Data-driven mobile wireless devices will likely call for new complex RF front-end architectures that support high throw count switches, multiple switch paths, multi-mode PAs, increased filter counts and broadband and/or multiple antennas. Demand for such devices will require high volume production and considerable attention to lowering component counts and costs.

Peregrine believes it has the technology in place to take on these challenges. From Peregrine’s perspective, UltraCMOS is a more systematic path to implementing monolithic IC solutions with high-performance, tunable (and reconfigurable) integrated components, providing an advantage over the “multiple technologies” approach also known as optimum technology matching (in modules), taken by other integrated device manufacturers (IDMs). The multiple technologies approach requires the development of various technologies as well as the multi-chip module integration and may be vulnerable to supporting multiple technology supply chains and fabs.

UltraCMOS supports FET stacking with low-loss, highly insulating substrates, which allows efficient power handling using low power devices. In addition, the process supports high linearity and voltage handling, low power, excellent RF connectivity, low capacitance (for fast switching speeds and higher operating frequencies), good thermal conduction and temperature stability, high electrical isolation, low leakage currents and high Q passive components. In addition, this single process supports all functional blocks, flip-chip packaging, to digital integration at CMOS cost metrics, to help achieve the monolithic front-end vision. In comparison, Silicon-on-Insulator (SOI) has limited linearity and voltage handling, poor thermal conductivity, electrical isolation, high leakage currents and low Q passives.

UltraCMOS – Enabling Moore’s Law in RF Front End

Silicon-on-sapphire is a type of silicon-on-insulator (SOI) technology, formed by depositing a thin layer of silicon onto a sapphire wafer. This in turn creates an insulating sapphire substrate, which has certain advantages over bulk silicon and gallium arsenide (GaAs) in RF applications.

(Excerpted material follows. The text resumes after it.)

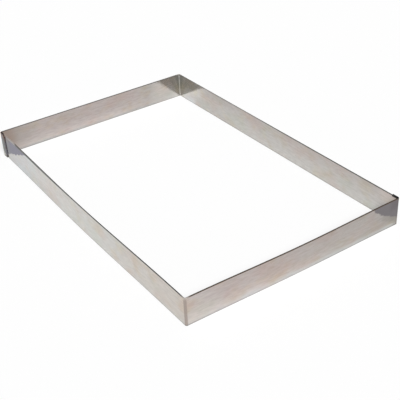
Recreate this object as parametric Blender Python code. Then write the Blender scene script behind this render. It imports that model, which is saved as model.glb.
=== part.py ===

Moving to increasingly smaller process nodes allows Peregrine to increase the gross die per wafer while improving performance.

Before joining forces with IBM, fabless Peregrine's manufacturing model relied on four CMOS foundry suppliers, MagnaChip, Oki/Rohm, Sapphicon and UMC for qualified 0.5um, 0.35um and 0.25um processes on 150-mm substrates with 200 mm wafers in development. The company’s sapphire supply came from three qualified multinational suppliers. Peregrine’s device volume consumes ~3% of the worlds sapphire wafer demand. This high growth demand (projections call for 200 million units shipped in 2010) is expected to help drive down costs. For a particular switch product built on 150 mm diameter wafers, Peregrine shipped 7,000 die per 0.5um CMOS and 9,000 die per 0.25um CMOS. The company expects to ship over 30,000 die per wafer on 200 mm diameter, 0.18um CMOS.

Peregrine refers to the new 180-nm silicon-on-sapphire process as its Step7 technology. The company claims Step7 produces devices that are 50 percent smaller, half the insertion loss with 100 times better linearity. The technology is expected to propel a new class of RF devices, including high-power switches and tunable components, said Rodd Novak, chief marketing officer for Peregrine.

Company history

Peregrine was founded in 1990 by former researchers at the Naval Ocean Systems Center in San Diego to commercialize silicon-on-sapphire. The technology was invented in 1963 at North American Aviation (now Boeing), but never made it outside the lab, according to Peregrine. HP, RCA and others developed silicon-on-sapphire chip technology for niche applications in the 1970s. But for the most part, the technology was exotic, expensive and difficult to make. Even Peregrine experienced difficulties in the early years until a turning point came in 2003, when the company was able to scale the technology, thereby gaining some traction in RF applications.

Silicon-on-sapphire began life in rad-hard space and military products over 25 years ago. Sapphire is a superior insulator compared to SOI, and it has finally become cheap enough for commercial deployment,'' said Will Strauss, president of Forward Concepts Co. (Tempe, Ariz.). As a result, Peregrine's revenues have steadily increased through the semiconductor market.